Artist Best Auction Price: $48,000    Offered At:    SORRY  SOLD




Curator's Comment: 

Be they 'The Eight' or 'The Ten' or the 'Ash Can School' one thing is certain--the painters emphasizing social realism amounted to one--George Bellows. The rest of these mainly PAFA trained boys, many of whom worked as illustrators for Hearst's jingoist yellow press, were artistic rebels of a different sort. Like Henri, they opposed Merritt Chase and the artistic establishment and the NAD, but really never featured a lot of tenements. Can we call Prendergast, Lawson, and Glackens Social Realists? Allied with Bellows were Luks and Sloan--where a political thrust can be seen. And Bellows was to become the chief influence on Jersey boy John R. Grabach who in turn was to become the mentor of Henry Gasser. This is why the Smithsonian owns six works by Grabach--the leading American painter of the Great Depression--including his masterful The Fifth Year and Prosperity--two of the greatest works in the cannon of American Social Realism.

Grabach was born in Newark in 1886 and died in Irvington in 1981. He left New Jersey only briefly--at the start of his career when he painted at Greenfield Massachusetts and in the 1920s when he was active and a prize-winner in Los Angeles. His near 100-year span means that he taught entire generations of devoted students. His earliest art training came from artist Albert Dick, and then
August Schwabe who introduced him to the Newark Sketch Club. While a metalworker in Newark, he commuted to New York, where he was enrolled in night classes at the Art Students League and studied under Kenyan Cox, George Bridgman, and Frank Vincent DuMond. In 1935, he accepted an instructional position at the Newark School of Fine and Industrial Arts, where he would go on to
mentor Henry Gasser, who traveled with Grabach on painting trips to Cape Ann, and whose early works echo Grabach's lurking figures.
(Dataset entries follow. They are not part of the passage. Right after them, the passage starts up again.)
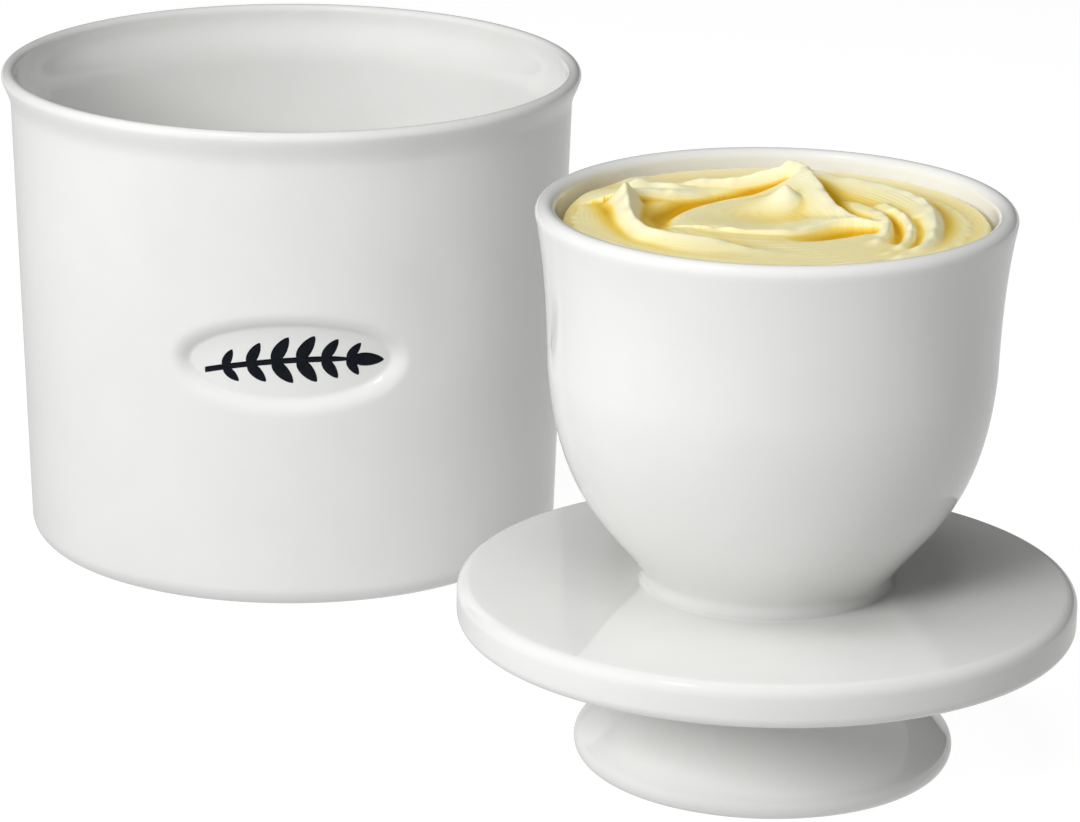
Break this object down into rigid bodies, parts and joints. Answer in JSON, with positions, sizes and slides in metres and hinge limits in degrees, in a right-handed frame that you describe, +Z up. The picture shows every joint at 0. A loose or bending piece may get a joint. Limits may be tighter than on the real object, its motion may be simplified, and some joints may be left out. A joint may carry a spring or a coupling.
{
  "type": "butter crock",
  "caption": "White glazed butter crock: a straight-sided pot with a flared rim and an oval panel, beside its bell lid standing upside down on its knob, packed with butter.",
  "frame": {"origin": "on the table, under the centre of the box round the pot and its lid standing beside it", "axes": "+Z up along both vessels' axes; -Y the way the pot's oval panel faces; +X to the right of somebody looking at the panel"},
  "size_m": [0.2058, 0.2528, 0.1088],
  "materials": {
    "glaze_white": "gloss",
    "decal_navy": "gloss",
    "butter": "satin"
  },
  "bodies": {
    "crock": {"crock_body": "glaze_white", "sprig_decal": "decal_navy"},
    "lid": {"lid_knob": "glaze_white", "knob_luting_fillet": "glaze_white", "lid_plate": "glaze_white", "bell_luting_fillet": "glaze_white", "bell_cup": "glaze_white"},
    "butter": {"butter_fill": "butter"}
  },
  "joints": [
    {"name": "lid_lift", "type": "slide", "parent": "crock", "child": "lid", "axis": [0, 0, 1], "range_m": [0, 0.15]},
    {"name": "butter_lift", "type": "slide", "parent": "lid", "child": "butter", "axis": [0, 0, 1], "range_m": [0, 0.075]}
  ]
}
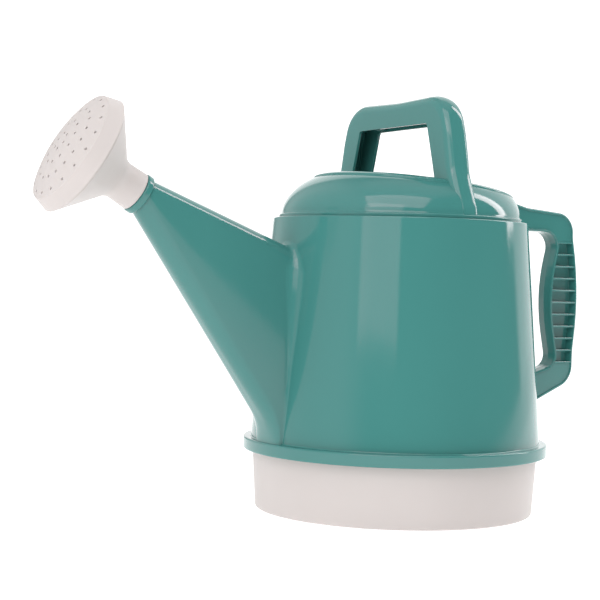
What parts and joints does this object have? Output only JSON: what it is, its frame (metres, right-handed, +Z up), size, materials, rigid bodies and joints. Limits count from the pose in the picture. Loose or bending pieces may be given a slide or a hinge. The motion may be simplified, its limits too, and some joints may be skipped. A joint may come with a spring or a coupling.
{
  "type": "watering can",
  "caption": "Round plastic watering can with a top handle, a ribbed rear handle and a long spout that carries a domed rose.",
  "frame": {"origin": "centre of the base pan's flat underside", "axes": "+Z up; +X from the can's axis towards the spout and rose; the can is symmetric about the plane Y = 0"},
  "size_m": [0.5066, 0.254, 0.3422],
  "materials": {
    "teal_plastic": "glossy moulded polypropylene",
    "white_plastic": "satin moulded polypropylene"
  },
  "bodies": {
    "can": {"base_pan": "white_plastic", "body_shell": "teal_plastic", "top_cover": "teal_plastic", "top_handle": "teal_plastic", "rear_handle": "teal_plastic", "spout": "teal_plastic", "spout_nozzle": "teal_plastic"},
    "rose": {"rose_neck": "white_plastic", "rose_flare": "white_plastic"},
    "rose_face": {"rose_cap": "white_plastic"}
  },
  "joints": [
    {"name": "rose_pull", "type": "slide", "parent": "can", "child": "rose", "axis": [0.8695, 0, 0.4939], "range_m": [0, 0.05]},
    {"name": "rose_cap_turn", "type": "hinge", "parent": "rose", "child": "rose_face", "pos_m": [0.2422, 0, 0.254], "axis": [0.8695, 0, 0.4939], "continuous": true}
  ]
}
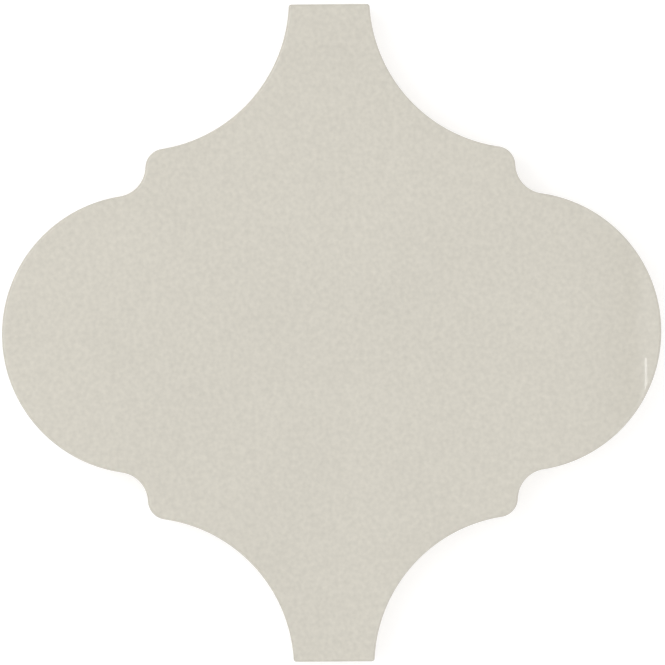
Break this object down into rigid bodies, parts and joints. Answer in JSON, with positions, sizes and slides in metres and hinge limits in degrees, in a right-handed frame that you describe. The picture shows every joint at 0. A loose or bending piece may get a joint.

'The Fifth Year' in the Smithsonian


Grabach & Gasser


'Prosperity'--A Back Yard Masterpiece

From the 1920s through the 1960s, Grabach was the subject of numerous one-man exhibitions in prestigious galleries and institutions across the country. In 1928 he had a solo exhibition at the Art Institute of Chicago.  In 1980, The Smithsonian honored Grabach with a solo retrospective show of his work--an unusual tribute for a  living artist, and our essay is based on Virginia Mecklenburg's, John R. Grabach: Seventy Years An Artist, published for the retrospective. John R. Grabach: Century Man, a more recent retrospective curated by Gary Erbe, traveled widely. As Grabach continued to focus on the despair and raw emotions millions experienced during the Great Depression the urban backyard became a symbol. It is both jammed in, overcrowded, and fenced into isolation. Grabach's urban landscape tells a tale beneath a discolored sky whose smog darkens its houses and their blue-collar occupants. This is the landscape of an industrial society, but also a private place, unseen from Main Street--a map of consciousness in the back, out of sight, behind the fence. There is despair, hope, and struggle--all hidden. Looking at Back Yards in Early Spring, we quickly learn that the foreground belongs to a foreclosed, abandoned property where grassy streaks tint dirty snow. On the far left we see daffodils a plenty--the aesthetic impulse is preserved. In the middle, a working class immigrant couple is removing autumn leaves and tilling a red cabbage patch for new planting. The houses match this psychology. Reality dominates. Some people have lost all hope, others continue on--in the spirit of the Victory Gardens of wartime--others plant flowers to signify hope eternal. But nothing is romanticized. The washing is a flag signaling life and industry--the best and brightest gardens--and the newest painted of all houses. But community joins all--that is the deepest and most important of Grabach's messages. We believe this painting won a $1,500 (in Depression dollars) Corcoran Museum prize in 1932.